- **Supplied material**:
◆ ◆ ◆ ◆ ◆

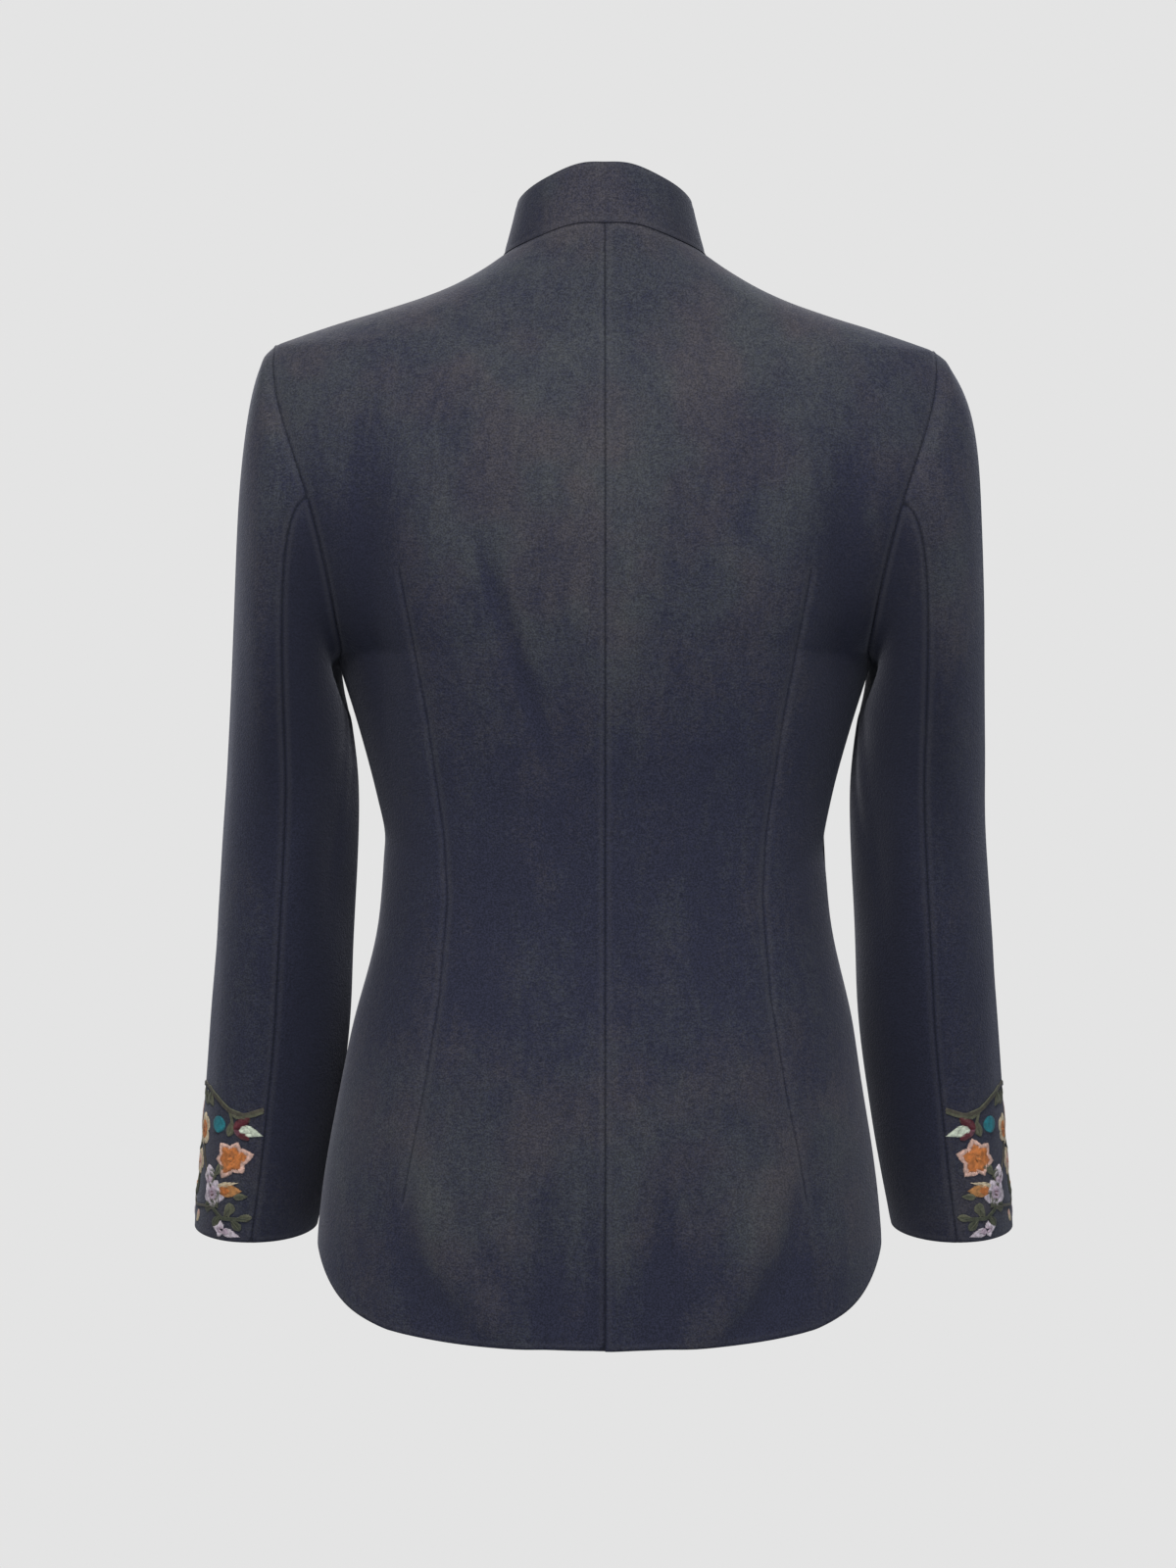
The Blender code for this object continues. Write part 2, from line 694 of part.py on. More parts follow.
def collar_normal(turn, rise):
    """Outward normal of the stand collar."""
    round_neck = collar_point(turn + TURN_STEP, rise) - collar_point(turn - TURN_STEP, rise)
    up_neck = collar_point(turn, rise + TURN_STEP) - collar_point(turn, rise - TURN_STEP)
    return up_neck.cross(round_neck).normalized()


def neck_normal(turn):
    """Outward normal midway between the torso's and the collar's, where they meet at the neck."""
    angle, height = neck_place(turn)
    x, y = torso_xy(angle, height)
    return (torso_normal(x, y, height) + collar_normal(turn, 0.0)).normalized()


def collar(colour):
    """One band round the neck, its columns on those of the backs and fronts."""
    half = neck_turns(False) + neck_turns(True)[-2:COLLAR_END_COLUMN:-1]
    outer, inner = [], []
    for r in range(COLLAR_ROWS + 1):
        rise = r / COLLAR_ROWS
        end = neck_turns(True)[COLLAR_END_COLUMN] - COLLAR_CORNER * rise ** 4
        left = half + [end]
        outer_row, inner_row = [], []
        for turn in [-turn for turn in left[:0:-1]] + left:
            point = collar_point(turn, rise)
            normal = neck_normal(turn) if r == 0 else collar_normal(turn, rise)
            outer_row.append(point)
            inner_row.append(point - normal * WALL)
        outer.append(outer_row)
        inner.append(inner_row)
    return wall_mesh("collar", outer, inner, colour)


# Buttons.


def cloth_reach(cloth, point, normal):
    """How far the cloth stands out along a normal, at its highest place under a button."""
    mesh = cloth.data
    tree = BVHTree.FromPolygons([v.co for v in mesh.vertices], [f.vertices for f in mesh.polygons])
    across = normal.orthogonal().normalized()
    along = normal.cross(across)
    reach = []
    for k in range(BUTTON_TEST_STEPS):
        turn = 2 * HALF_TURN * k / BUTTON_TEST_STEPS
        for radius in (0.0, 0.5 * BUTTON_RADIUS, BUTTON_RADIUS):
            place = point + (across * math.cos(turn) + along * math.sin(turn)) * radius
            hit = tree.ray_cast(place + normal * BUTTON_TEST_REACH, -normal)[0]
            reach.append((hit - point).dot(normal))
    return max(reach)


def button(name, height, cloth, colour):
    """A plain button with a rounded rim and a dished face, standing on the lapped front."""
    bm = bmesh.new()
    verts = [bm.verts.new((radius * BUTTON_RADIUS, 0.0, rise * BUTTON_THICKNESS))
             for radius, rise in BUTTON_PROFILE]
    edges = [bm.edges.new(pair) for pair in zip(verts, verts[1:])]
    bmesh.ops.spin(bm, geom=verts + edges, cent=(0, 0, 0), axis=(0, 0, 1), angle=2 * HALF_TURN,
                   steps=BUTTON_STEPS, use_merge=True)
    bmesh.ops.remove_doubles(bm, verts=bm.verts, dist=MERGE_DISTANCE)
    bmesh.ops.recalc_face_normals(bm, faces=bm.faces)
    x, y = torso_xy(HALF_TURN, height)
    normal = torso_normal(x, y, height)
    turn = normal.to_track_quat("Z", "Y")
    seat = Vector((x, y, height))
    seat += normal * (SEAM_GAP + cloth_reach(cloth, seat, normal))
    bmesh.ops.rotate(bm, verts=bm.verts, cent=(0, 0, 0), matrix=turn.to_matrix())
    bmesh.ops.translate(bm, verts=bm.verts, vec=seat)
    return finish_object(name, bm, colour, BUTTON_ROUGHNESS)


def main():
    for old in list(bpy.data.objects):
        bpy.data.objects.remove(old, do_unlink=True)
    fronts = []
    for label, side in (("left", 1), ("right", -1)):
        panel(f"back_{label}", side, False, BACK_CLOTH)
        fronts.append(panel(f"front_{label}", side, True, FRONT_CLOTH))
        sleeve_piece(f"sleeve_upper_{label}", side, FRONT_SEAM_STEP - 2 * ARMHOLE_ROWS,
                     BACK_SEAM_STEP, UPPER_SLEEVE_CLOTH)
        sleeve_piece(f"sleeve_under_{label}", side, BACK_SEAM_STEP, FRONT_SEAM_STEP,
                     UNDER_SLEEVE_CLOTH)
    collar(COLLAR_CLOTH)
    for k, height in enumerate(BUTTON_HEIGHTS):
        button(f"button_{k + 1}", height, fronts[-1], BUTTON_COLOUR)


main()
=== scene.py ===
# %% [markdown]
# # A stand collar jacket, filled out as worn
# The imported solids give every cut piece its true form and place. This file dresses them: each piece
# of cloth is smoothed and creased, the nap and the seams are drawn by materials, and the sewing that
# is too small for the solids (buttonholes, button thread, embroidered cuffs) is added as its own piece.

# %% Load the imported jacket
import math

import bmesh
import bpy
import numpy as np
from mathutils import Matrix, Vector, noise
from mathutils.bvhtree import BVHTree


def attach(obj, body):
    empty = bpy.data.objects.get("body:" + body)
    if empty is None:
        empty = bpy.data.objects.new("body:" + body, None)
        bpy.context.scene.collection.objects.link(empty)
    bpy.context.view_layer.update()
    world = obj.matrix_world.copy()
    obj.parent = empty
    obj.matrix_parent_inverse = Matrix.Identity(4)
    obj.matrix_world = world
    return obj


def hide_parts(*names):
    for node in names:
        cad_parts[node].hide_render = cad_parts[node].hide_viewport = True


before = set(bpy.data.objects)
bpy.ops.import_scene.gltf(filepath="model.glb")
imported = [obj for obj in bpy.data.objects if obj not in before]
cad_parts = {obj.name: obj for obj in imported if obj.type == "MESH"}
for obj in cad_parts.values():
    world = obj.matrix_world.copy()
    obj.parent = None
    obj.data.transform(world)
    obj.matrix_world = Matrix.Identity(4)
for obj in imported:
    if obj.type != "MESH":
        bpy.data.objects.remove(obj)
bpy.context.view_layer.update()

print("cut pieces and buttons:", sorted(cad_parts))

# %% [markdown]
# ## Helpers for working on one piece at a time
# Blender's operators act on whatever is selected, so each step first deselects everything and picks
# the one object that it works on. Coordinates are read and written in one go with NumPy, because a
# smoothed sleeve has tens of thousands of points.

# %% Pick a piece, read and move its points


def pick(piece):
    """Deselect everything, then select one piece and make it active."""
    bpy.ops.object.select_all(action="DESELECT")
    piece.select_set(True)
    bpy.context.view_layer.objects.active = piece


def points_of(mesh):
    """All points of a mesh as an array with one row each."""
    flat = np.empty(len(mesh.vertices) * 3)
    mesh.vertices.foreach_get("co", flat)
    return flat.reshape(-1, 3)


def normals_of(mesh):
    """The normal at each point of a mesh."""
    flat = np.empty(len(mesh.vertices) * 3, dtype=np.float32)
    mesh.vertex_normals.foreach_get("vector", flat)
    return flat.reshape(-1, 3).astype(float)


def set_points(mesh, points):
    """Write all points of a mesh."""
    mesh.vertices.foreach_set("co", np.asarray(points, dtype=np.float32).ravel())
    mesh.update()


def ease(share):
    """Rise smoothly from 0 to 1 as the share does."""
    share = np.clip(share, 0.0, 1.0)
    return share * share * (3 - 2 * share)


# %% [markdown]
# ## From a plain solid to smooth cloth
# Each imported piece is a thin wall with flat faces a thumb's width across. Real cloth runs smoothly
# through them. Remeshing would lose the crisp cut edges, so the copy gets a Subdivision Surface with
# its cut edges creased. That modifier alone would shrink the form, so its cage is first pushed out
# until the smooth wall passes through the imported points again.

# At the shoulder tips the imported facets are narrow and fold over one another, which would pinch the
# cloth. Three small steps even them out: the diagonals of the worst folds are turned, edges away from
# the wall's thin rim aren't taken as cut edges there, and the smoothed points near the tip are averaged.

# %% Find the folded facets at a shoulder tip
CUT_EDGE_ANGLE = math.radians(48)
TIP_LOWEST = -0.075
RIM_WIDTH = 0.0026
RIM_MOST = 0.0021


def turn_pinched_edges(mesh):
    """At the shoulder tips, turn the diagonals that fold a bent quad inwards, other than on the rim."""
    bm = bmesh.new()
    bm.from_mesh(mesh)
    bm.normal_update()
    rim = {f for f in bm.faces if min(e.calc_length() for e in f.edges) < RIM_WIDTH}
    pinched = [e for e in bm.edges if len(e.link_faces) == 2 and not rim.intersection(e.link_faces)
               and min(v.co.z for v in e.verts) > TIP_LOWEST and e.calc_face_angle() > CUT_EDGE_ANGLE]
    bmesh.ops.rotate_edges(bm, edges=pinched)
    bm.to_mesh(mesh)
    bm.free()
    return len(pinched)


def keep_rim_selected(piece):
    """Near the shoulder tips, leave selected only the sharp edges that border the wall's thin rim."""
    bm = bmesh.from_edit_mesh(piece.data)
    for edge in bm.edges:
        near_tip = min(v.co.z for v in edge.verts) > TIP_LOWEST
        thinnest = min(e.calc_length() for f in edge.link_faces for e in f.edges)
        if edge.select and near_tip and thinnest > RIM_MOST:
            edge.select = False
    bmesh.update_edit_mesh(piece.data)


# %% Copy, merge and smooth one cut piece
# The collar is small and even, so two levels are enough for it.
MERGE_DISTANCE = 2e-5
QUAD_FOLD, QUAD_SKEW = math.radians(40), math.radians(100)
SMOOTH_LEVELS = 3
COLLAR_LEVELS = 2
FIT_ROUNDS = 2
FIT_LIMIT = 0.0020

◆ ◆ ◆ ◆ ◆

- **Exercise directions**:
Extract and reproduce exactly the lines opening with the line containing "fronts = []" and closing with the line containing "from mathutils.bvhtree import BVHTree", inclusive.

- **Answer to the problem**:
    fronts = []
    for label, side in (("left", 1), ("right", -1)):
        panel(f"back_{label}", side, False, BACK_CLOTH)
        fronts.append(panel(f"front_{label}", side, True, FRONT_CLOTH))
        sleeve_piece(f"sleeve_upper_{label}", side, FRONT_SEAM_STEP - 2 * ARMHOLE_ROWS,
                     BACK_SEAM_STEP, UPPER_SLEEVE_CLOTH)
        sleeve_piece(f"sleeve_under_{label}", side, BACK_SEAM_STEP, FRONT_SEAM_STEP,
                     UNDER_SLEEVE_CLOTH)
    collar(COLLAR_CLOTH)
    for k, height in enumerate(BUTTON_HEIGHTS):
        button(f"button_{k + 1}", height, fronts[-1], BUTTON_COLOUR)


main()
=== scene.py ===
# %% [markdown]
# # A stand collar jacket, filled out as worn
# The imported solids give every cut piece its true form and place. This file dresses them: each piece
# of cloth is smoothed and creased, the nap and the seams are drawn by materials, and the sewing that
# is too small for the solids (buttonholes, button thread, embroidered cuffs) is added as its own piece.

# %% Load the imported jacket
import math

import bmesh
import bpy
import numpy as np
from mathutils import Matrix, Vector, noise
from mathutils.bvhtree import BVHTree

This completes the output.